St. Louis Catholic Church of Louisville, Colorado, was vandalized with pro-choice graffiti on Sept. 5, 2021.
St. Louis Catholic Church of Louisville, Colorado, was vandalized with pro-choice graffiti on Sept. 5, 2021. | Facebook/Louisville Police Department

Since the news broke that the Supreme Court may be poised to overturn Roe v. Wade, some pro-abortion activists have responded by vandalizing Catholic churches and disturbing Masses. While the threats to disrupt worship en masse and even burn the sacramental elements seem to be overblown so far, the backlash against religion is surely a sign of the times.

Most obviously, the sartorial choices of some of the activists (dresses inspired by a sermonizing Margaret Atwood novel) speak to the infantilism of our age. Clearly, there is no issue so profound — not even the mystery of the creation of new life — that cannot be reduced to sophomoric silliness. But if the idiom has been that of puerile performance, the focus on churches indicates that desecration is becoming a default strategy for the political class in the modern West. And that bodes ill for some of our most basic freedoms.

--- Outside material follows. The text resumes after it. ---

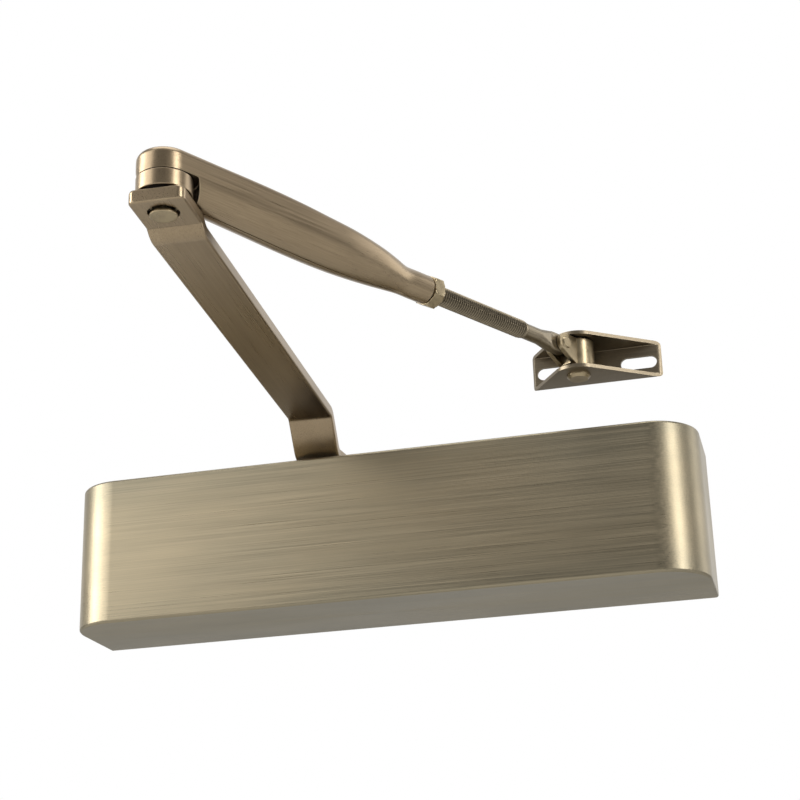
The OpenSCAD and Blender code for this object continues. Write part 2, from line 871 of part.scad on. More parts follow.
// Barrel on the shoe pin with two ears that take the rod's eye between them
module swivel_block() {
    slot = eye_thick + 0.6;
    root = 6;
    color("#b3a072")
    along_forearm()
    difference() {
        union() {
            translate([forearm_length, 0, block_low]) cylinder(h = block_height, r = block_r);
            translate([0, block_half, 0]) rotate([90, 0, 0]) linear_extrude(2 * block_half) hull() {
                translate([rivet_s, rod_z]) circle(r = eye_r);
                translate([forearm_length - root, block_low]) square([root, block_height]);
            }
        }
        translate([rivet_s - eye_r - 1, -slot / 2, block_low - 1])
            cube([2 * eye_r + 1.4, slot, block_height + 2]);
        translate([rivet_s, 10, rod_z]) rotate([90, 0, 0]) cylinder(h = 20, r = rivet_r + slack);
        translate([forearm_length, 0, block_low - 1])
            cylinder(h = block_height + 2, r = shoe_pin_r + slack);
    }
}

// Plan of a flange about the pin: straight edges that run tangent into a round nose
module flange_plan() {
    left = [shoe_left, shoe_back] - shoe_pin_at;
    right = [shoe_right, shoe_back] - shoe_pin_at;
    from = atan2(left.y, left.x) + acos(nose_r / norm(left));
    to = atan2(right.y, right.x) - acos(nose_r / norm(right)) + 360;
    polygon(concat([left],
                   [for (i = [0:24]) let (a = from + (to - from) * i / 24)
                       nose_r * [cos(a), sin(a)]],
                   [right]));
}

module shoe_bracket() {
    slot_half = slot_length / 2 - slot_width / 2;
    color("#6f6350")
    difference() {
        union() {
            translate([shoe_left, shoe_back - shoe_sheet, shoe_low])
                cube([shoe_length, shoe_sheet, shoe_height]);
            for (z = [shoe_low, shoe_low + shoe_height - shoe_sheet])
                translate([shoe_pin_at.x, shoe_pin_at.y, z]) linear_extrude(shoe_sheet)
                    flange_plan();
        }
        for (x = [shoe_left + slot_inset, shoe_right - slot_inset])
            translate([x, shoe_back + 1, slot_z]) {
                for (end = [-1, 1])
                    translate([end * slot_half, 0, 0])
                        rotate([90, 0, 0]) cylinder(h = shoe_sheet + 2, r = slot_width / 2);
                translate([-slot_half, -shoe_sheet - 2, -slot_width / 2])
                    cube([2 * slot_half, shoe_sheet + 2, slot_width]);
            }
        translate([shoe_pin_at.x, shoe_pin_at.y, shoe_low - 1])
            cylinder(h = shoe_height + 2, r = shoe_pin_r);
    }
}

module shoe_pin() {
    head_r = 5.2;
    color("#a8976a")
    translate([shoe_pin_at.x, shoe_pin_at.y, shoe_low]) {
        cylinder(h = shoe_height + 0.8, r = shoe_pin_r - 0.005);
        translate([0, 0, -1.8]) cylinder(h = 1.8, r1 = head_r - 0.9, r2 = head_r);
        translate([0, 0, shoe_height]) cylinder(h = 0.9, r1 = shoe_pin_r + 0.9, r2 = shoe_pin_r);
    }
}

cover();
cover_clips();
clip_screws();
closer_body();
left_end_cap();
right_end_cap();
end_cap_seals();
channel_plugs();
upper_bearing();
lower_bearing();
upper_seal();
lower_seal();
upper_bearing_nut();
lower_bearing_nut();
valve_seals();
sweep_valve();
latch_valve();
backcheck_valve();
piston();
piston_ring();
check_ball();
ball_retainer();
closing_spring();
spring_seat();
power_screw();
power_screw_seal();
pinion_spindle();
lower_spindle_cap();
main_arm();
arm_washer();
arm_screw();
elbow_washer();
elbow_hub();
elbow_shim();
elbow_pin();
forearm();
lock_nut();
threaded_rod();
tilt_rivet();
swivel_block();
shoe_bracket();
shoe_pin();
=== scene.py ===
# Looks of an overhead door closer in antique brass: cover, cranked arm, forearm and shoe.
import json
import math

import bmesh
import bpy
from mathutils import Matrix, Vector


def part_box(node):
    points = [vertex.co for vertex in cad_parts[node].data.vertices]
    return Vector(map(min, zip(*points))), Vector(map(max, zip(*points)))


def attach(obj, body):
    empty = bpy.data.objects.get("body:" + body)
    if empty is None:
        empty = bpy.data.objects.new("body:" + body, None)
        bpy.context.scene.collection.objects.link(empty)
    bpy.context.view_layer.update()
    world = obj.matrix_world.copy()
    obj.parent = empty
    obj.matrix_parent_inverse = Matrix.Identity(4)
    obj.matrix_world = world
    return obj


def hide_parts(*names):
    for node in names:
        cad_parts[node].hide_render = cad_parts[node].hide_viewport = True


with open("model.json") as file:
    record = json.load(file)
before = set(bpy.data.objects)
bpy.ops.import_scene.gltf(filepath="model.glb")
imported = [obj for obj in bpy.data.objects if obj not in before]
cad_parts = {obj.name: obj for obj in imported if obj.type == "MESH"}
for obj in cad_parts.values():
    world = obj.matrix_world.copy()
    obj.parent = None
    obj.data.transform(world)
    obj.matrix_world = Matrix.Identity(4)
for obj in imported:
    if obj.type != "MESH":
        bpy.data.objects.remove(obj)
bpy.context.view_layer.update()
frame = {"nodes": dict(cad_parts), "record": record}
MM = 0.001


# ---------- places, all read from the frame ----------

def middle(node):
    low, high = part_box(node)
    return (low + high) / 2


spindle = middle("arm_washer")
elbow = middle("elbow_hub")
shoe = middle("shoe_pin")
rod_z = middle("threaded_rod").z
arm_angle = math.atan2(elbow.y - spindle.y, elbow.x - spindle.x)
forearm_angle = math.atan2(shoe.y - elbow.y, shoe.x - elbow.x)
arm_length = math.hypot(elbow.x - spindle.x, elbow.y - spindle.y)
forearm_length = math.hypot(shoe.x - elbow.x, shoe.y - elbow.y)

AT_ORIGIN = Matrix.Identity(4)
ALONG_ARM = Matrix.Translation((spindle.x, spindle.y, 0)) @ Matrix.Rotation(arm_angle, 4, "Z")
AT_ELBOW = Matrix.Translation((elbow.x, elbow.y, 0)) @ Matrix.Rotation(forearm_angle, 4, "Z")
AT_ROD = Matrix.Translation((elbow.x, elbow.y, rod_z)) @ Matrix.Rotation(forearm_angle, 4, "Z")
AT_SHOE = Matrix.Translation((shoe.x, shoe.y, 0))


# ---------- mesh helpers ----------

def mesh_object(name, points, faces):
    """A welded object with outward normals, from points in metres."""
    mesh = bpy.data.meshes.new(name)
    mesh.from_pydata([tuple(p) for p in points], [], faces)
    shape = bmesh.new()
    shape.from_mesh(mesh)
    bmesh.ops.remove_doubles(shape, verts=shape.verts, dist=1e-6)
    bmesh.ops.dissolve_degenerate(shape, edges=shape.edges, dist=1e-7)
    bmesh.ops.recalc_face_normals(shape, faces=shape.faces)
    shape.to_mesh(mesh)
    shape.free()
    thing = bpy.data.objects.new(name, mesh)
    bpy.context.scene.collection.objects.link(thing)
    return thing


def loft(name, rings, closed=False):
    """Skin over rings with the same number of points. closed joins the last ring to the first."""
    sides = len(rings[0])
    points = [p for ring in rings for p in ring]
    faces = []
    count = len(rings)
    for i in range(count if closed else count - 1):
        a, b = i * sides, (i + 1) % count * sides
        for k in range(sides):
            n = (k + 1) % sides
            faces.append((a + k, a + n, b + n, b + k))
    if not closed:
        faces.append(tuple(range(sides)))
        faces.append(tuple(range((count - 1) * sides, count * sides)))
    return mesh_object(name, points, faces)


def lathe(name, profile, centre=(0, 0, 0), axis="Z", steps=64):
    """Turns a closed profile of (radius, height) in mm about an axis through centre, in metres."""
    turn = {"X": Matrix.Rotation(math.pi / 2, 4, "Y"), "Y": Matrix.Rotation(-math.pi / 2, 4, "X"),
            "Z": Matrix.Identity(4)}[axis]
    place = Matrix.Translation(centre) @ turn
    rings = []
    for i in range(steps):
        a = 2 * math.pi * i / steps
        rings.append([place @ Vector((r * MM * math.cos(a), r * MM * math.sin(a), h * MM))
                      for r, h in profile])
    return loft(name, rings, closed=True)


def arc(cx, cy, radius, start, end, steps):
    """Points of an arc in degrees, both ends included."""
    return [(cx + radius * math.cos(math.radians(start + (end - start) * i / steps)),
             cy + radius * math.sin(math.radians(start + (end - start) * i / steps)))
            for i in range(steps + 1)]


def rounded_disc(inner, outer, low, high, edge):
    """Profile of a ring or disc whose outer edges are rounded."""
    steps = 4
    return ([(inner, low)] + arc(outer - edge, low + edge, edge, -90, 0, steps)
            + arc(outer - edge, high - edge, edge, 0, 90, steps) + [(inner, high)])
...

In striking at the Catholic Church at worship, the protesters have identified an obvious player in the history of anti-abortion activism. The Catholic Church, and many Catholics, from high-profile figures such as Robert George to countless unknown laypeople who help at crisis pregnancy centers or engage in fundraising work, have been the beating heart of the pro-life movement for decades. And the Catholic judges on the Supreme Court are the key ingredient in the impending decision. But there is surely more to the targeting of churches than the mere fact of Catholic involvement in current events. The protesters target churches because they want to profane the sacred.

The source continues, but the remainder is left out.